If I had been on driving duty, I could easily have been tempted to forego my Weetabix, and settle instead for a morning chez moi and a leisurely-prepared full-on cooked breakfast. Happily however, Andy was responsible for transport arrangements and he's made of more robust stuff than me. Accordingly, a few local diversions and consequent delay notwithstanding, two men and one wee black dug arrived at the Glencoe Mountain Resort carpark, ready to roll up the hill just after 10. The skies had stayed resolutely wet and overcast for maybe an hour after we set out, but - as is sometimes the way of these things - during the latter part of the journey the weather gods elected to stick to the forecast after all, and the end result was one of the more memorable hills-with-unexpectedly-fine-views-days that the pair of us have had for some time.

I've been up Meall a' Bhuiridh twice before, with visibility rather limited, to say the least. On the maiden visit we never even tried to continue onwards to Creise; on the return (partly necessary because we realised we hadn't walked the last 10 yards to the actual summit of Bhuiridh the first time!) I can remember precisely nothing about the second Munro, or how I got there. I can remember the view from it, which was nowt.

It's maybe a combination of that, and the fact that these hills don't get a lot of love in the guidebooks - probably because the most straightforward route takes you straight up through the ski tow and chairlift clutter - which means that the extent of the vista from higher up genuinely reduced me to muttering "remarkable...remarkable" for a fair wee while during our summit pauses.
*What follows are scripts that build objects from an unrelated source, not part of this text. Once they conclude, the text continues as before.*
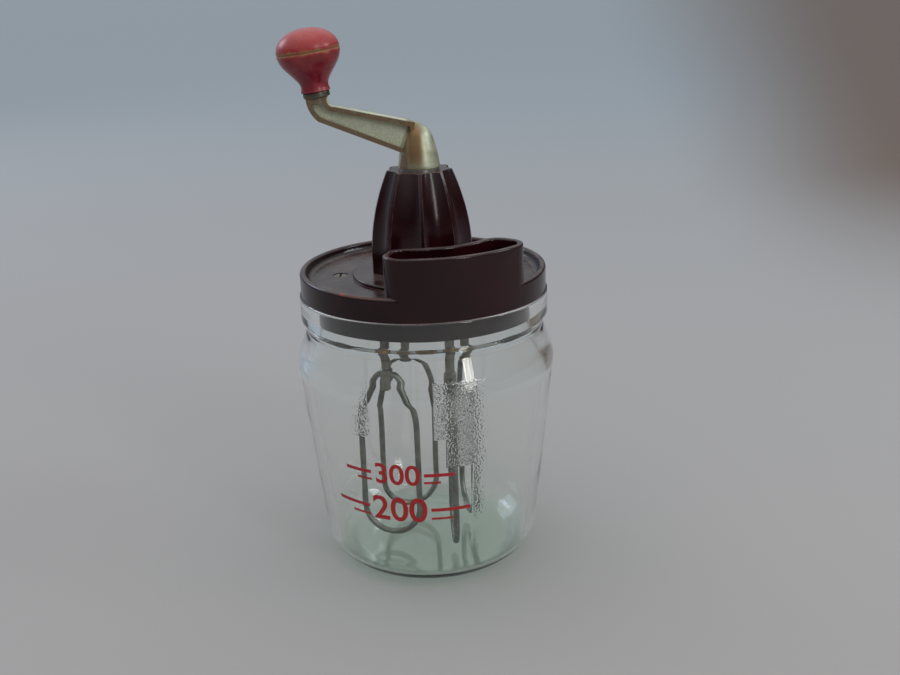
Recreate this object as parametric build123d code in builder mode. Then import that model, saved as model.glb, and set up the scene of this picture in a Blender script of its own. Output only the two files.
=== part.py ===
"""Hand cranked mixing jar: glass jar, moulded lid with oil cup and fluted tower, crank, gears and four whisks.

Millimetres. The origin is on the jar's axis at the middle of its flat base, +Z is up, the crank points to -X
and the oil cup is at the front, -Y. Azimuths in degrees are counted from -Y towards +X.
"""
import math
import os

from build123d import *

os.makedirs("parts", exist_ok=True)

# ---------------------------------------------------------------- clearances
run_fit = 0.05
turn_gap = 0.15
seat_gap = 0.3
lid_play = 0.4
overrun = 1.0

# ---------------------------------------------------------------- glass jar
jar_base_r = 46.0
jar_base_round = 16.0
jar_taper = 0.105
jar_shoulder_z = 94.0
jar_shoulder_round = 17.0
jar_groove_in = 2.9
jar_groove_z = 107.0
jar_groove_round = 3.5
jar_bead_out = 3.9
jar_bead_low_z = 111.3
jar_bead_round = 1.8
jar_seat_z = 121.5
jar_lip_wall = 3.4
jar_lip_rise = 2.7
jar_mouth_r = 45.6
jar_mouth_z = 104.5
jar_mouth_round = 6.0
jar_wall = 4.4
jar_floor = 5.0
jar_floor_round = 7.0
jar_inner_shoulder_drop = 4.0

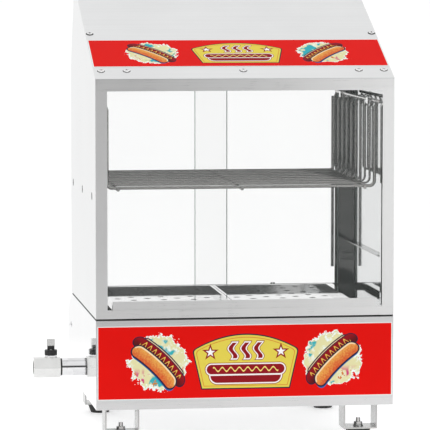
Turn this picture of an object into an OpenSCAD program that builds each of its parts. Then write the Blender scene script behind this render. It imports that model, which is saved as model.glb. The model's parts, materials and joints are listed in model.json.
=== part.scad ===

It was one of those days that photos can't really do justice, but that doesn't mean I'm not sticking a few up anyway.

Note to dog owners - it's a good hill from an absence of livestock point of view, but it's relentlessly stony and boulder-strewn pretty much throughout, and Jorja was certainly feeling the effects in her joints by the time we got back to the car. In other terrain related news, the ridge that forms the link between the two Munros looks a lot steeper/awkward than it actually is, and with the mildest of coaxing on a couple of big downward steps on the way back, the dug didn't have the slightest issue with it.

You can't really miss the path, one way or another

But lest there was any doubt.

Ah - cliffhanger!

Nose of Creise in foreground, big Bookle behind

Nose of dug in foreground, etc

Summit of Meall a' Bhuiridh

The onward route to Creise

Looking back the way

And looking back the way again, after the ever so slightly scrambly bit onto the Creise plateau


And once you're up there, it kind of seems you can see every hill in Scotland.

Even the full size OS map doesn't cover 'em all!

Heading back requires that you retrace your steps up and over Meall a' Bhuiridh, but it's no great hardship, reascent or not.

Once we were up and over that again though, the views kept on giving. A nice wee burst of sunlight striking the Big Buachaille...

...and then Ben Nevis finally clearing it's head from the clouds in the distance...

We had left Bellshill at 7:45am, and I was back in the house - and had a beer opened - by 7pm. Factor in those views, and that's a good day oot on the hills.